## GIVEN INFORMATION
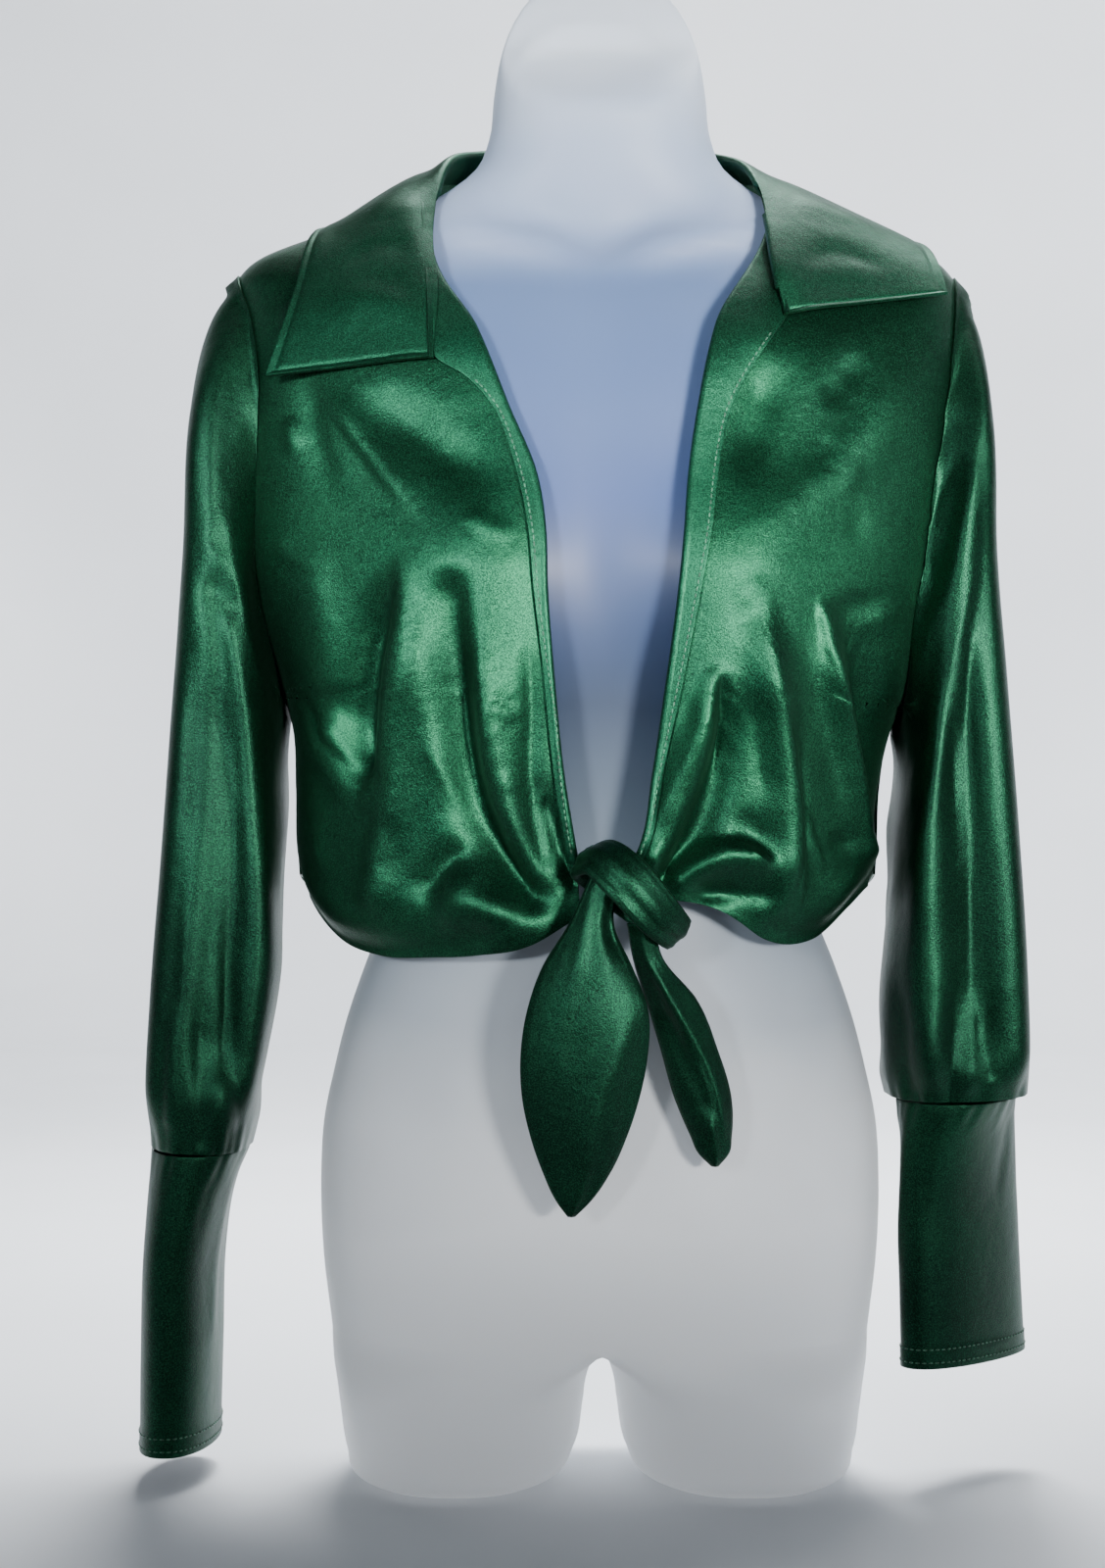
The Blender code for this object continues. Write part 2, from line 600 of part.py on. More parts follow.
def fold_rise(folds, x, z):
    """The sum of the folds' rises at a point seen from the front or back."""
    total = 0.0
    steps = np.linspace(0, 1, 13)
    for k in range(len(folds["side"])):
        if folds["side"][k] * x < -0.02:
            continue
        a, b, c = (np.array((folds[f"x{i}"][k], folds[f"z{i}"][k])) for i in range(3))
        line = (
            np.outer((1 - steps) ** 2, a) + np.outer(2 * steps * (1 - steps), b) + np.outer(steps**2, c)
        )
        away = np.hypot(line[:, 0] - x, line[:, 1] - z)
        near = int(away.argmin())
        fade = ease(steps[near] / 0.35) if steps[near] < 0.35 else 1.0
        total += folds["rise"][k] * fade * math.exp(-((away[near] / folds["width"][k]) ** 2))
    return total


def front_place(side):
    """Where the front's sheet runs: u from the armhole and side seam to the free edge, v down
    from the shoulder seam to the hem."""
    name = SIDE[side]
    ridge_out = bodice_width(side, SHOULDER_HEIGHT[side])
    ridge_in = bodice_width(side, NECK_POINT_HEIGHT)
    seam_angle = SEAM_GAP / 0.16

    def place(u, v):
        v = v ** 1.25
        ridge_x = mix(ridge_out, ridge_in, u)
        top = ridge_height(side, ridge_x)
        hem = read(FRONT_HEM, name, u)
        height = mix(top, hem, v)
        edge_x = read(FRONT_EDGE, name, height)
        arm = armhole_angle(side, height, "front")
        by_angle = mix(arm, angle_at(side, height, edge_x), u)
        arm_x = bodice_width(side, height) * rounded(arm, BODICE_ROUNDNESS)[0]
        straight_x = mix(arm_x, edge_x, u)
        x = mix(ridge_x, straight_x, ease(v / 0.22))
        by_x = angle_at(side, height, min(x, bodice_width(side, height)))
        angle = mix(by_x, by_angle, ease((0.62 - height) / 0.08))
        p = bodice_point(side, height, max(angle, seam_angle))
        out = Vector((side * math.cos(angle), -math.sin(angle), 0.0))
        p += out * fold_rise(FRONT_FOLDS, p.x, p.z)
        roll = ease(1 - (height - hem) / HEM_ROLL_HEIGHT) ** 2
        p -= out * HEM_ROLL_IN * roll * math.sin(math.pi * min(max(u * 1.1, 0.12), 0.97))
        return p

    return place


def back_place(u, v):
    """Where the back's sheet runs: u from the right side seam to the left, v down to the hem."""
    side = RIGHT if u < 0.5 else LEFT
    middle = abs(u - 0.5) * 2
    ridge_out = bodice_width(side, SHOULDER_HEIGHT[side])
    ridge_in = bodice_width(side, NECK_POINT_HEIGHT)
    v = v ** 1.25
    ridge_x = mix(ridge_in, ridge_out, max(middle - 0.3, 0.0) / 0.7)
    top = ridge_height(side, ridge_x)
    height = mix(top, BACK_HEM_HEIGHT + 0.012 * middle**2, v)
    arm = armhole_angle(side, height, "back")
    by_angle = mix(math.pi / 2, arm, middle)
    start = mix(math.pi / 2, 0.0, min(middle / 0.3, 1.0))
    angle = mix(start, by_angle, ease(v / 0.2))
    angle = max(angle, SEAM_GAP / 0.16)
    p = bodice_point(side, height, -angle)
    out = Vector((side * math.cos(angle), math.sin(angle), 0.0))
    return p + out * fold_rise(BACK_FOLDS, p.x, p.z)


def make_body(form_tree, finish, stand):
    """Both fronts and the back, laid on the form; returns a search tree of their outer skins."""
    sheets = {}
    for side in (RIGHT, LEFT):
        sheets[f"front_{SIDE[side]}"] = sheet(FRONT_STEPS, front_place(side))
    sheets["back"] = sheet(BACK_STEPS, back_place)
    inside = Vector((0.0, 0.0, 0.45))
    skins = []
    for name, bm in sheets.items():
        lift_off(bm.verts, form_tree, REST_GAP)
        skins.append(wall(bm, CLOTH, inside))
        add_object(name, bm, finish, stand)
    return tree_of(*skins)


def on_front(tree, x, z, lift):
    """The point on the blouse's front at (x, z), moved forward by lift."""
    hit = tree.ray_cast(Vector((x, -0.4, z)), Vector((0, 1, 0)))[0]
    if hit is None or hit.y > 0:
        hit = tree.find_nearest(Vector((x, -0.08, z)))[0]
    return Vector((x, hit.y - lift, z))


def make_lapels(tree, finish, stand):
    """The turned-back strip down each free edge, lying on its front."""
    for side in (RIGHT, LEFT):
        name = SIDE[side]

        def place(u, v, side=side, name=name):
            outer_top, inner_top = LAPEL_TOP[side]
            height = mix(mix(inner_top, outer_top, u), LAPEL_BOTTOM[side], v)
            fold_x = read(FRONT_EDGE, name, height) + 0.0016
            outer_x = max(read(LAPEL_EDGE, name, height), fold_x + 0.003)
            x = side * mix(fold_x, outer_x, u)
            return on_front(tree, x, height, mix(*LAPEL_LIFT, u))

        bm = sheet(LAPEL_STEPS, place)
        wall(bm, CLOTH, Vector((side * 0.05, 0.5, 0.5)))
        add_object(f"lapel_{name}", bm, finish, stand)


def collar_place(u, v):
    """u runs round the neck from corner to corner; v from the neck seam over the roll to the edge."""
    seam, roll, edge = (
        Vector([read(COLLAR, f"{where}{axis}", u) for axis in "xyz"]) for where in "sre"
    )
    if v < COLLAR_STAND:
        t = v / COLLAR_STAND
        return seam.lerp(roll, math.sin(t * math.pi / 2))
    t = (v - COLLAR_STAND) / (1 - COLLAR_STAND)
    rise = 0.010 * math.sin(math.pi * t ** 0.6) * ease(min(u, 1 - u) / 0.2)
    return roll.lerp(edge, t) + Vector((0, 0, rise))


def make_collar(body_tree, form_tree, finish, stand):
    bm = sheet(COLLAR_STEPS, collar_place)
    verts = list(bm.verts)
    rise = (COLLAR_STEPS[0] + 1) * (1 + int(COLLAR_STAND * COLLAR_STEPS[1]))
    for _ in range(COLLAR_SETTLING):
        relax(bm, 0.3)
        lift_off(verts, form_tree, 0.003)
        lift_off(verts[:rise], body_tree, COLLAR_STAND_CLEAR)
        lift_off(verts[rise:], body_tree, COLLAR_CLEAR)
    wall(bm, COLLAR_WALL, Vector((0.0, 0.0, 0.50)))
    add_object("collar", bm, finish, stand)


# Sleeves and cuffs.


def armhole_point(side, height, face):
    """A point of the armhole seam, on the body."""
    sign = 1 if face == "front" else -1
    return bodice_point(side, height, sign * armhole_angle(side, height, face))


def sleeve_fold(side, turn_degrees, down):
    total = 0.0
    for k in range(len(SLEEVE_FOLDS["side"])):
        if SLEEVE_FOLDS["side"][k] != side:
            continue
        start, end = SLEEVE_FOLDS["start"][k], SLEEVE_FOLDS["end"][k]
        fade = ease((down - start) / 0.2) * ease((end - down) / 0.1)
        middle = SLEEVE_FOLDS["angle"][k] + SLEEVE_FOLDS["turn"][k] * down
        away = (turn_degrees - middle + 180) % 360 - 180
        total += SLEEVE_FOLDS["rise"][k] * fade * math.exp(-((away / SLEEVE_FOLDS["width"][k]) ** 2))
    return total


def sleeve_place(side):
    """Where a sleeve runs: u round it from its outer line by the front, v down to the cuff."""
    sizes = SLEEVE[side]

    def ring(turn, down):
        outer = Vector((read(sizes, "ox", down), 0.0, read(sizes, "oz", down)))
        inner = Vector((read(sizes, "ix", down), 0.0, read(sizes, "iz", down)))
        across, deep = rounded(turn, SLEEVE_ROUNDNESS)
        reach = read(sizes, "front" if deep > 0 else "back", down)
        return (outer + inner) / 2 + (outer - inner) / 2 * across + Vector((0, -reach * deep, 0))

    def place(u, v):
        turn = 2 * math.pi * u
        down = max(v, 0.0)
        p = ring(turn, down)
        top, bottom = SHOULDER_HEIGHT[side] - 0.0005, UNDERARM_HEIGHT[side] + 0.0005
        height = min(max(ring(turn, 0.0).z, bottom), top)
        seam = armhole_point(side, height, "front" if math.sin(turn) > 0 else "back")
        deep = rounded(turn, SLEEVE_ROUNDNESS)[1]
        seam.y = -math.copysign(max(abs(seam.y), ARMHOLE_OPEN * abs(deep)), deep)
        p += (seam + Vector((side * SLEEVE_START, 0, 0)) - ring(turn, 0.0)) * (1 - ease(down / 0.16))
        centre = (Vector((read(sizes, "ox", down), 0, 0)) + Vector((read(sizes, "ix", down), 0, 0))) / 2
        out = Vector((p.x - centre.x, p.y, 0.0)).normalized()
        return p + out * sleeve_fold(side, math.degrees(turn), down)

    return place


def cuff_place(side):
    sizes = CUFF[side]
    low, high = sizes["height"][0], sizes["height"][-1]

    def place(u, v):
        height = mix(high, low, v)
        across, deep = rounded(2 * math.pi * u, 2.2)
        turn = math.radians(read(sizes, "turn", height))
        a, b = read(sizes, "long", height) * across, read(sizes, "short", height) * deep
        x = read(sizes, "cx", height) + a * math.cos(turn) - b * math.sin(turn)
        y = read(sizes, "cy", height) + a * math.sin(turn) + b * math.cos(turn)
        return Vector((x, y, height))

    return place


def make_sleeves(body_tree, finish, stand):
    for side in (RIGHT, LEFT):
        name = SIDE[side]
        bm = sheet(SLEEVE_STEPS, sleeve_place(side), closed=True)
        for _ in range(2):
            lift_off(bm.verts, body_tree, CLOTH + SLEEVE_CLEAR)
        wall(bm, CLOTH, Vector((side * 0.19, 0.0, 0.36)))
        add_object(f"sleeve_{name}", bm, finish, stand)
        bm = sheet(CUFF_STEPS, cuff_place(side), closed=True)
        wall(bm, CLOTH, Vector((side * 0.21, 0.0, 0.12)))
        add_object(f"cuff_{name}", bm, finish, stand)


# The tie.


def tube(steps, place, capped=True):
    """A closed skin of rings that place(u, v) sets: u round it, v along it. Uncapped, it joins
    its last ring to its first."""
    around, along = steps
    rows = along + 1 if capped else along
    bm = bmesh.new()
    rings = [[bm.verts.new(place(i / around, j / along)) for i in range(around)] for j in range(rows)]
    for j in range(along):
        for i in range(around):
            k, m = (i + 1) % around, (j + 1) % rows
            bm.faces.new((rings[j][i], rings[j][k], rings[m][k], rings[m][i]))
    if capped:
        bm.faces.new(rings[0])
        bm.faces.new(reversed(rings[-1]))
    bmesh.ops.recalc_face_normals(bm, faces=bm.faces)
    return bm


def tail_place(side):
    """A tie end: a leaf of doubled cloth, thick where it is gathered, with one soft ridge."""
    sizes = TAIL[side]
    low, high = sizes["height"][0], sizes["height"][-1]

    def place(u, v):
        height = mix(high, low, v)
        across, deep = rounded(2 * math.pi * u, 2.4)
        x = read(sizes, "centre", height) + read(sizes, "width", height) * across
        away = (across - read(sizes, "ridge", height)) / TAIL_RIDGE_WIDTH
        y = read(sizes, "front", height) + read(sizes, "bow", height) * across * across
        y -= TAIL_RIDGE * math.exp(-away * away) * min(1.0, read(sizes, "width", height) / 0.02)
        return Vector((x, y - read(sizes, "thick", height) * deep, height))

    return place


def knot_place(u, v):
    """The band of one tie end, wrapped once round the other: a flat ring of soft section."""

    def centre(t):
        return Vector([read(KNOT, axis, t % 1.0) for axis in "xyz"])

    middle = sum((centre(t / 8) for t in range(8)), Vector()) / 8
    here = centre(v)
    along = (centre(v + 0.01) - centre(v - 0.01)).normalized()
    out = (here - middle).normalized()
    side = along.cross(out).normalized()
    across, deep = rounded(2 * math.pi * u, 2.4)
    thick = read(KNOT, "thick", v % 1.0) * (1 + KNOT_GROOVE * math.cos(5 * across) * max(deep, 0.0))
    return here + side * read(KNOT, "wide", v % 1.0) * across + out * thick * deep


def make_tie(finish, stand):
    for side in (RIGHT, LEFT):
        add_object(f"tie_end_{SIDE[side]}", tube(TAIL_STEPS, tail_place(side)), finish, stand)
    add_object("tie_knot", tube(KNOT_STEPS, knot_place, capped=False), finish, stand)


def main():
    clear_scene()
    satin = material("emerald satin", (0.010, 0.160, 0.060), 0.32, 0.35)
    plastic = material("frosted plastic", (0.78, 0.80, 0.84), 0.45)
    stand = bpy.data.objects.new("stand", None)
    bpy.context.scene.collection.objects.link(stand)
    stand.location = PLACE
    form = make_form(plastic, stand)
    form_tree = tree_of_object(form)
    body_tree = make_body(form_tree, satin, stand)
    make_lapels(body_tree, satin, stand)
    make_collar(body_tree, form_tree, satin, stand)
    make_sleeves(body_tree, satin, stand)
    make_tie(satin, stand)


main()
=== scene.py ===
"""The dressed look of a satin tie-front crop top on a frosted torso form.

Metres, +Z up, the wearer faces -Y.  Each piece of cloth is a fine grid, placed by the same
sizes as its solid, with the smaller creases added and its own thin wall.  "Right" and "left"
are the wearer's own sides.
"""

import math

import bmesh
import bpy
import numpy as np
from mathutils import Matrix, Vector
from mathutils.bvhtree import BVHTree


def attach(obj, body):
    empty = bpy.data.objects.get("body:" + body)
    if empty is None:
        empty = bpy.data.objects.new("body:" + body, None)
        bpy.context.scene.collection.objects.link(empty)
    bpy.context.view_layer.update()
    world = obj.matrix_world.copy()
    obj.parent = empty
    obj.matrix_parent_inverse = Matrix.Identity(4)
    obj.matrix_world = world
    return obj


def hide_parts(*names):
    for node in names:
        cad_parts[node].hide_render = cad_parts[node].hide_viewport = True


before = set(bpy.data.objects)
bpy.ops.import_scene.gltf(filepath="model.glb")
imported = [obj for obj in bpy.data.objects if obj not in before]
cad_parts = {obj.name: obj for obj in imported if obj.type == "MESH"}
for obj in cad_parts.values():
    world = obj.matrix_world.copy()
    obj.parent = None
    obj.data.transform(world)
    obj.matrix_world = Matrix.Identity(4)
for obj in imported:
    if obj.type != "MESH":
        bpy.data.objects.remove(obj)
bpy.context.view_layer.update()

# The solids' own sizes, in metres.
CLOTH = 0.0015
SATIN = 0.0011
COLLAR_WALL = 0.0018
SEAM_GAP = 0.0004
REST_GAP = 0.0006
PLACE = np.array((0.0061, 0.0198, 0.0))
CROTCH_HEIGHT = 0.080
NECK_POINT_HEIGHT = 0.677
RIGHT, LEFT = -1, 1

# How finely each piece is drawn.
FORM_STEPS = (56, 150, 24, 24)
FRONT_STEPS = (130, 170)
BACK_STEPS = (170, 130)
SLEEVE_STEPS = (150, 150)
CUFF_STEPS = (120, 60)
COLLAR_STEPS = (210, 64)
COLLAR_COARSE = (28, 8)
LAPEL_STEPS = (26, 170)
TAIL_STEPS = (64, 90)
KNOT_STEPS = (48, 120)

# What each kind of piece's UV map measures across and down, in metres of cloth.
CUT = {
    "front": (0.24, 0.36), "back": (0.48, 0.36), "lapel": (0.03, 0.30), "collar": (0.50, 0.11),
    "sleeve": (0.30, 0.46), "cuff": (0.20, 0.16), "tie_end": (0.13, 0.17), "tie_knot": (0.05, 0.12),
}
WHOLE = (1.0, 1.0)


def table(columns, *rows):
    """A table of sizes with named columns. The first column is what the others are read by."""
    names = columns.split()
    return {"by": names[0], **{n: np.array([r[i] for r in rows]) for i, n in enumerate(names)}}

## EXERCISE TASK
In the listing above, locate the line containing "form_tree = tree_of_object(form)" and the line containing "bpy.context.scene.collection.objects.link(empty)". Transcribe those two lines and everything between them, exactly as written.

## THE COMPLETED TASK
    form_tree = tree_of_object(form)
    body_tree = make_body(form_tree, satin, stand)
    make_lapels(body_tree, satin, stand)
    make_collar(body_tree, form_tree, satin, stand)
    make_sleeves(body_tree, satin, stand)
    make_tie(satin, stand)


main()
=== scene.py ===
"""The dressed look of a satin tie-front crop top on a frosted torso form.

Metres, +Z up, the wearer faces -Y.  Each piece of cloth is a fine grid, placed by the same
sizes as its solid, with the smaller creases added and its own thin wall.  "Right" and "left"
are the wearer's own sides.
"""

import math

import bmesh
import bpy
import numpy as np
from mathutils import Matrix, Vector
from mathutils.bvhtree import BVHTree


def attach(obj, body):
    empty = bpy.data.objects.get("body:" + body)
    if empty is None:
        empty = bpy.data.objects.new("body:" + body, None)
        bpy.context.scene.collection.objects.link(empty)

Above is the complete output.